Steps to Buying a House in Ireland: The Complete Process from Savings to Keys

The Irish property buying process has more moving parts than most first-time buyers expect. It's not just finding a home you like and getting a mortgage. There are legal phases, mandatory insurance requirements, state scheme interactions, and cash outlays at specific points along the way that can derail a purchase if you're not prepared.

Here's the complete process, in the order it actually happens.

Step 1: Build Your Savings and Clean Up Your Finances (6–18 Months Before You Buy)

Everything in the Irish mortgage process starts with your bank statements. Lenders assess the six months immediately preceding your application, and they look for consistency — regular savings growth, rent payments that prove you can handle a monthly commitment, and no red flags like overdraft charges, payday loans, or frequent gambling transactions.

Set up a dedicated savings account and label it "House Fund." Aim to save the equivalent of your expected mortgage repayment each month — this demonstrates mortgage-readiness. Keep a separate €500 to €1,000 buffer in another account so unexpected expenses don't touch your savings history.

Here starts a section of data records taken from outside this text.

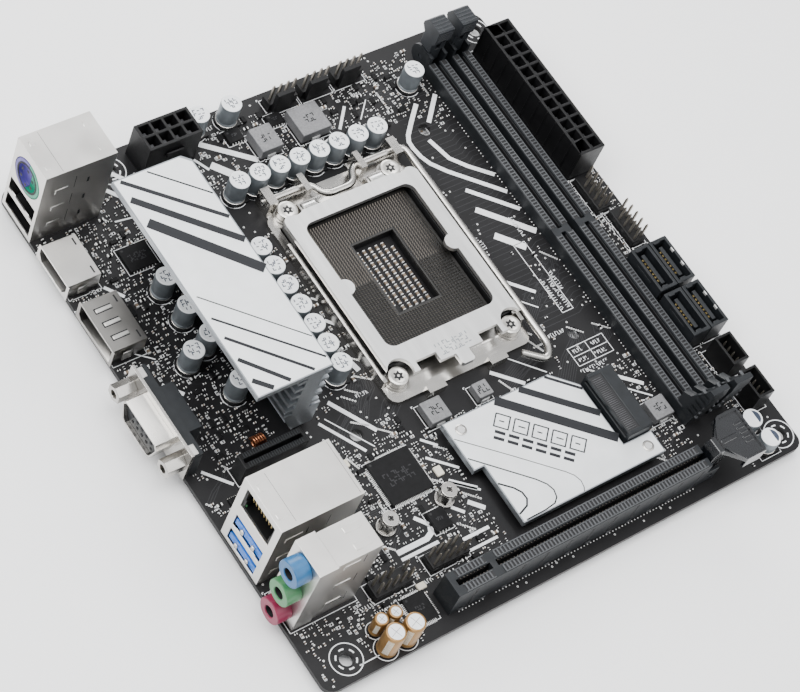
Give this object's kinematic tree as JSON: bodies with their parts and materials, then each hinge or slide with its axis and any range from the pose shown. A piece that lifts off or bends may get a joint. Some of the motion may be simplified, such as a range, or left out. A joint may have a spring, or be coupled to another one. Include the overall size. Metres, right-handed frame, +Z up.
{
  "type": "computer motherboard",
  "caption": "Compact square computer motherboard with a processor socket under a hinged load plate, heatsinks, memory sockets, expansion slot and rear connectors.",
  "frame": {"origin": "centre of the case mounting hole at the rear corner on the expansion slot side, at the board's underside", "axes": "+X from the rear connectors towards the memory sockets, +Y from the expansion slot towards the power edge, +Z up from the board"},
  "size_m": [0.1769, 0.17, 0.0368],
  "materials": {
    "board_laminate": "satin solder mask",
    "black_plastic": "moulded, satin",
    "grey_plastic": "moulded, satin",
    "contact_bed": "fine plated contacts",
    "nickel_steel": "bright nickel plate",
    "stamped_steel": "satin rolled steel",
    "black_steel": "dark zinc",
    "silver_heatsink": "bead-blasted anodised",
    "thermal_pad": "soft",
    "chip_black": "matt epoxy",
    "chip_green": "laminate package",
    "gold_contact": "gold plated",
    "pin_tin": "tin plated",
    "smoke_plastic": "translucent smoke",
    "latch_plastic": "moulded, satin",
    "purple_plastic": "moulded",
    "green_plastic": "moulded",
    "blue_plastic": "moulded",
    "jack_blue": "moulded",
    "jack_green": "moulded",
    "jack_pink": "moulded",
    "cap_can": "laminated can",
    "audio_can": "gold film",
    "inductor_grey": "pressed iron powder"
  },
  "bodies": {
    "board": {"circuit_board": "board_laminate", "socket_backplate": "black_steel", "socket_housing": "black_plastic", "socket_contacts": "contact_bed", "socket_frame": "nickel_steel", "socket_screws": "black_steel", "vrm_heatsink": "silver_heatsink", "vrm_thermal_pad": "thermal_pad", "vrm_mosfets": "chip_black", "chipset_heatsink": "silver_heatsink", "chipset_heatsink_pins": "stamped_steel", "chipset": "chip_green", "dimm_socket_a": "grey_plastic", "dimm_socket_b": "grey_plastic", "dimm_contacts": "gold_contact", "pcie_slot": "grey_plastic", "pcie_contacts": "gold_contact", "m2_socket": "grey_plastic", "wifi_socket": "black_plastic", "m2_standoffs": "nickel_steel", "m2_screws": "nickel_steel", "atx24_header": "black_plastic", "atx8_header": "black_plastic", "power_pins": "pin_tin", "sata_ports": "grey_plastic", "sata_contacts": "gold_contact", "fan_headers": "black_plastic", "pin_headers": "black_plastic", "shrouded_headers": "black_plastic", "header_pins": "pin_tin", "ps2_usb_shell": "nickel_steel", "ps2_port_purple": "purple_plastic", "ps2_port_green": "green_plastic", "usb2_inserts": "black_plastic", "hdmi_shell": "nickel_steel", "hdmi_insert": "black_plastic", "displayport_shell": "nickel_steel", "displayport_insert": "black_plastic", "vga_shell": "nickel_steel", "vga_body": "black_plastic", "vga_hex_nuts": "nickel_steel", "lan_usb3_shell": "nickel_steel", "lan_insert": "black_plastic", "lan_contacts": "gold_contact", "usb3_inserts": "blue_plastic", "audio_shield": "nickel_steel", "audio_jack_blue": "jack_blue", "audio_jack_green": "jack_green", "audio_jack_pink": "jack_pink", "polymer_caps": "cap_can", "audio_caps": "audio_can", "low_caps": "cap_can", "inductors": "inductor_grey", "chips": "chip_black"},
    "load_plate": {"load_plate": "stamped_steel"},
    "load_lever": {"load_lever": "nickel_steel"},
    "dimm_latch_a": {"dimm_latch_a": "latch_plastic"},
    "dimm_latch_b": {"dimm_latch_b": "latch_plastic"},
    "pcie_latch": {"pcie_latch": "smoke_plastic"}
  },
  "joints": [
    {"name": "load_plate_hinge", "type": "hinge", "parent": "board", "child": "load_plate", "pos_m": [0.07914, 0.12185, 0.006], "axis": [-1, 0, 0], "range_deg": [0, 100]},
    {"name": "load_lever_hinge", "type": "hinge", "parent": "board", "child": "load_lever", "pos_m": [0.07914, 0.12855, 0.0056], "axis": [-1, 0, 0], "range_deg": [0, 110]},
    {"name": "dimm_latch_a_hinge", "type": "hinge", "parent": "board", "child": "dimm_latch_a", "pos_m": [0.13284, 0.15405, 0.0056], "axis": [-1, 0, 0], "range_deg": [0, 30]},
    {"name": "dimm_latch_b_hinge", "type": "hinge", "parent": "board", "child": "dimm_latch_b", "pos_m": [0.14174, 0.15405, 0.0056], "axis": [-1, 0, 0], "range_deg": [0, 30]},
    {"name": "pcie_latch_hinge", "type": "hinge", "parent": "board", "child": "pcie_latch", "pos_m": [0.12444, 0.00145, 0.005], "axis": [0, 1, 0], "range_deg": [0, 18], "stiffness_Nm_per_rad": 0.01}
  ]
}
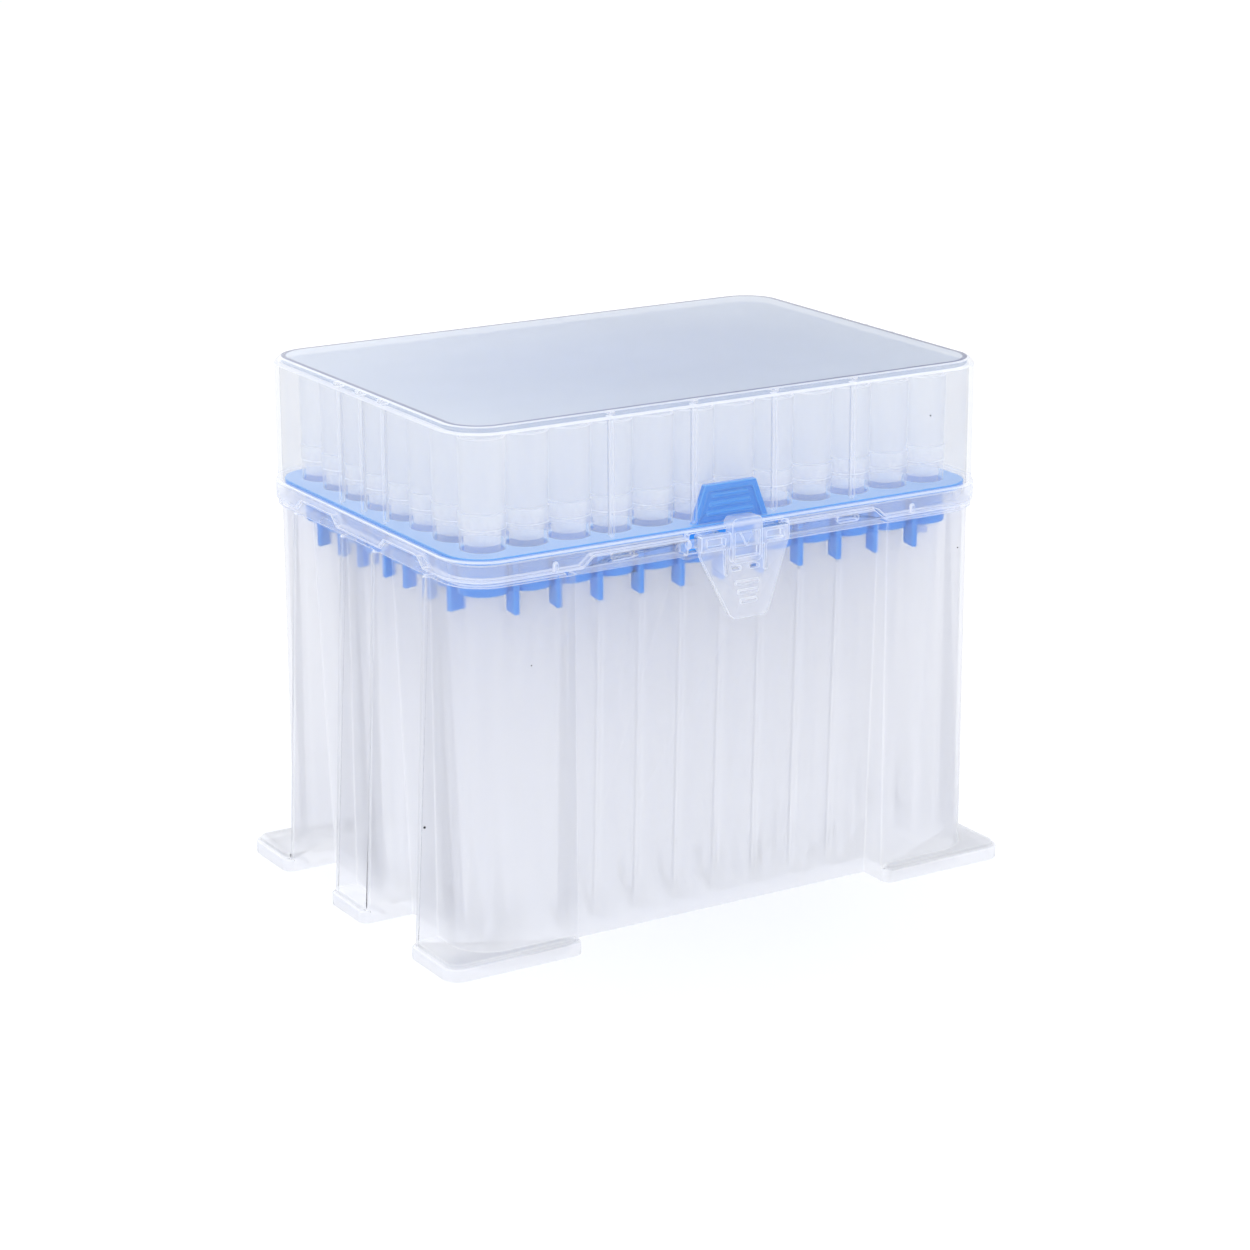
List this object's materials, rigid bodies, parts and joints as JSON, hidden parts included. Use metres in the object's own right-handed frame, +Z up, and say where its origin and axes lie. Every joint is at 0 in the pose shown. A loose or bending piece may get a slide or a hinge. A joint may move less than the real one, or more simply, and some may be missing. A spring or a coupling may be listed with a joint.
{
  "type": "box of pipette tips",
  "caption": "Clear footed plastic box with a hinged lid and front latch, holding pipette tips in a blue tray of round holes.",
  "frame": {"origin": "on the table, under the middle of the feet", "axes": "+X along the long side, to the right; -Y towards the front, where the latch is; +Z up"},
  "size_m": [0.1278, 0.091, 0.1039],
  "materials": {
    "clear": "frosted see-through polypropylene",
    "blue": "smooth moulded polypropylene",
    "tip": "natural polypropylene"
  },
  "bodies": {
    "base": {"base_box": "clear", "tip_tray": "blue", "tips_column_01": "tip", "tips_column_02": "tip", "tips_column_03": "tip", "tips_column_04": "tip", "tips_column_05": "tip", "tips_column_06": "tip", "tips_column_07": "tip", "tips_column_08": "tip", "tips_column_09": "tip", "tips_column_10": "tip", "tips_column_11": "tip", "tips_column_12": "tip"},
    "lid": {"lid": "clear"},
    "latch": {"latch": "clear"}
  },
  "joints": [
    {"name": "lid_hinge", "type": "hinge", "parent": "base", "child": "lid", "pos_m": [0, 0.04355, 0.0758], "axis": [-1, 0, 0], "range_deg": [0, 110]},
    {"name": "latch_press", "type": "hinge", "parent": "base", "child": "latch", "pos_m": [0, -0.041, 0.0764], "axis": [1, 0, 0], "range_deg": [0, 12], "stiffness_Nm_per_rad": 0.05}
  ]
}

Clear personal loans and car finance where possible. Outstanding commitments reduce your Net Disposable Income (NDI) and can tip an otherwise strong application over the line into a rejection.

Step 2: Understand Your Borrowing Capacity

Before approaching any lender, calculate your realistic maximum mortgage under the Central Bank rules. First-time buyers are limited to four times gross annual income and a maximum of 90% of the property's purchase price.

If you're planning a new-build purchase, check your eligibility for Help to Buy (a refund of up to €30,000 in income tax and DIRT paid over the four preceding tax years) and the First Home Scheme (shared equity of up to 30% of the purchase price). Both can dramatically affect what you can afford and reduce the cash deposit you need.

Step 3: Get Approval in Principle (AIP)

Approach your lender or a mortgage broker with a complete documentation package. AIP is a conditional commitment that you can borrow up to a specified amount based on your current financial profile.

AIP typically takes 1 to 4 weeks and is valid for six months (renewable with updated payslips and bank statements). You cannot bid seriously on a property without it.

If you need a Loan-to-Income exception (borrowing above four times your income), understand that many lenders won't formally grant this until you're sale agreed on a specific property.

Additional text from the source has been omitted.